Our understanding of climate and how it changes is advanced enough to make reasonable decisions, using computer models, about activities such as future energy use and food production. However, for the last four decades, some have been using these models to project catastrophes in the event that governments fail to act. Although many of these projections have been wrong, the doomsayers continue to warn that humanity has 12, 10, or even fewer years left to save society.

These models represent our best current understanding of how the climate works. They have been positively evaluated by the World Climate Research Programme. Yet they are not necessarily correct. For example, a group of scientists at the University of Alabama in Huntsville found that the forecast temperature trends were twice those observed for the tropical upper atmosphere. Other published studies have shown that these same models overestimate global mean surface temperatures, such that observed global temperature trends are often in the lower part of the range of the models’ predictions.

As early as the late 1980s, the New York Times published projections that global temperatures would rise 3 to 9 degrees Fahrenheit while sea levels would rise 1 to 4 feet by the second quarter of the 21st century. Concern was raised that climate change would cause more droughts and more flooding. The reality has been far from these dire scenarios. The Intergovernmental Panel on Climate Change’s Sixth Assessment Report shows more modest warming (less than 1 degree Fahrenheit) and much less sea-level rise (8 inches since 1900, according to NASA). And where heavy precipitation or drought has increased, the confidence in the models is low, according to the same report.

Other dire predictions also have been demonstrably falsified—for example, that parts of the globe, including Great Britain, would be relatively snowless by 2020, that the North Pole would be ice-free by the mid-2010s, and even that Mount Kilimanjaro’s glaciers would disappear by the mid-2010s.

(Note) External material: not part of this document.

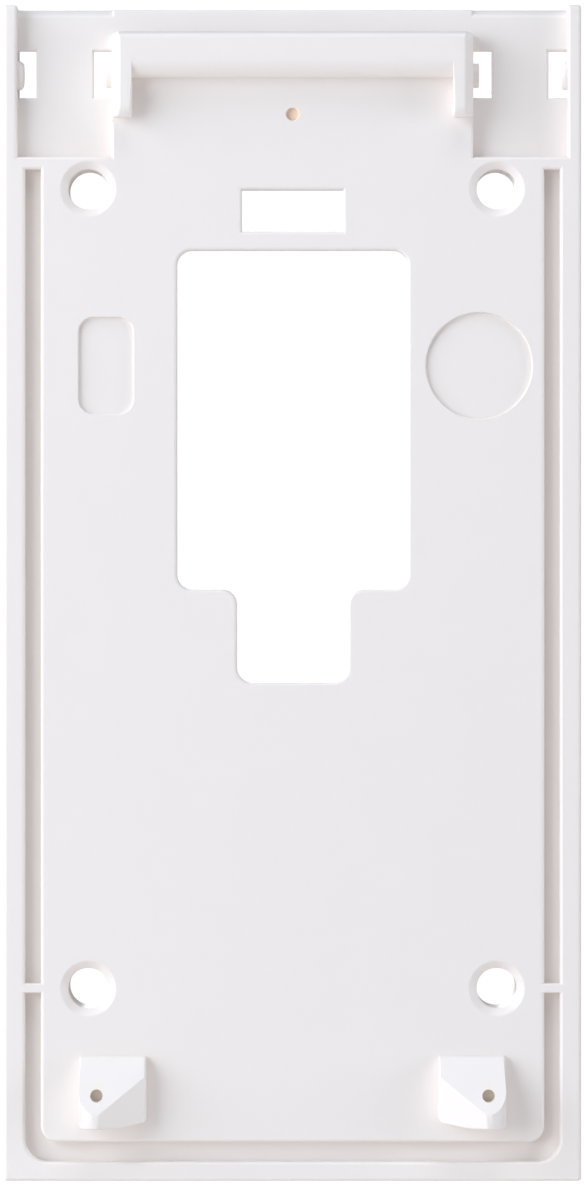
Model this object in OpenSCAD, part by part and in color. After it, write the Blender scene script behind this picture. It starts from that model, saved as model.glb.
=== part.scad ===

In the late 1980s, widespread famines were predicted, followed by the collapse of global agriculture, all by the start of the 21st century. Since that prediction, agricultural output has increased in the Midwest by about 20%.

Finally, a recent study showed that predictions that ocean acidification would decimate fish populations are also proving to be false.

Does all this good news mean that we can ignore the models or that researching them is a wasted effort? Of course not. They may be among the best tools we have. We just need to interpret their results with an awareness of their limitations. When people sensationalize the findings by highlighting only the most unfounded alarmist projections in the upper part of the forecast range, we should resist their alarmism absent compelling evidence.

Given the relatively poor record of model predictions, we should not be frightened into adopting draconian policies that threaten our entire way of life and well-being—especially those that would harm the world's poor. Rather, we should adapt to changes in climate, which can be done most effectively through the entrepreneurial innovations made possible through free markets.